The second reason the Middle East is vulnerable to climate change is that a large proportion of the region’s population lives in coastal areas. There are forty-three heavily inhabited coastal areas in the region.
As temperatures rise and polar ice caps shrink, sea levels rise. Scientists estimate that a temperature increase of 2° to 5°F would expose six to twenty-five million North Africans to coastal flooding.
6. “The vulnerability of those lost from sight”: The UNDP used this phrase in its 2009 report, Challenges to Human Security in the Arab Countries to refer to the plight of those at the margins of society: abused women, child soldiers, migrant laborers, and the like. Also among those lost from sight are refugees and Internally Displaced Persons (IDPs). (IDPs are similar to refugees but have not crossed an international border.)

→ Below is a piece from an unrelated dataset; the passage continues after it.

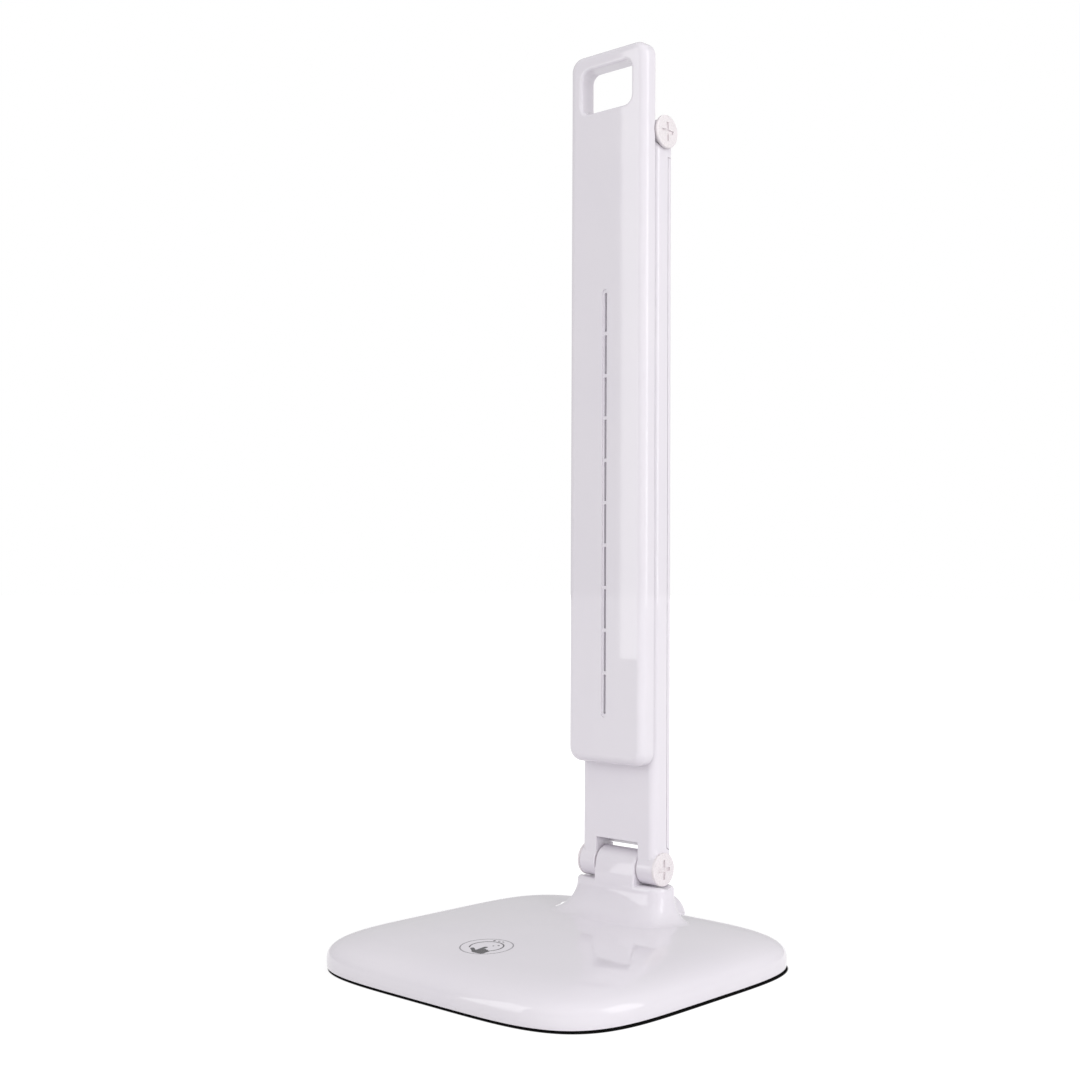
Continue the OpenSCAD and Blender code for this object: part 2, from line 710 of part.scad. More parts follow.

There are about 4.8 million Syrian refugees, for example. According to the United Nations High Commissioner for Refugees, about half of them are women, 56 percent are under the age of seventeen, and 39 percent of those under seventeen are under the age of eleven. This means there are more than 1 million Syrian refugee children.
The Arab Middle East also has the highest number of IDPs of any region in the world. According to statistics accumulated between 2014 and 2016, there were 263,500 IDPs in the Palestinian territories (displaced from 1948 through 2014), 417,000 in Libya, upward of 1.2 million in Turkey (many as a result of the Kurdish insurgency and the government’s counterinsurgency campaign), 2.8 million in Yemen, and more than four million in Iraq.
While he was in office, Barack Obama tried to get the United States to “lighten its footprint” in the Middle East and pivot to East Asia, where, he believed, the history of the twenty-first century would be made. In light of the real crisis in the Middle East, his reasoning was sound.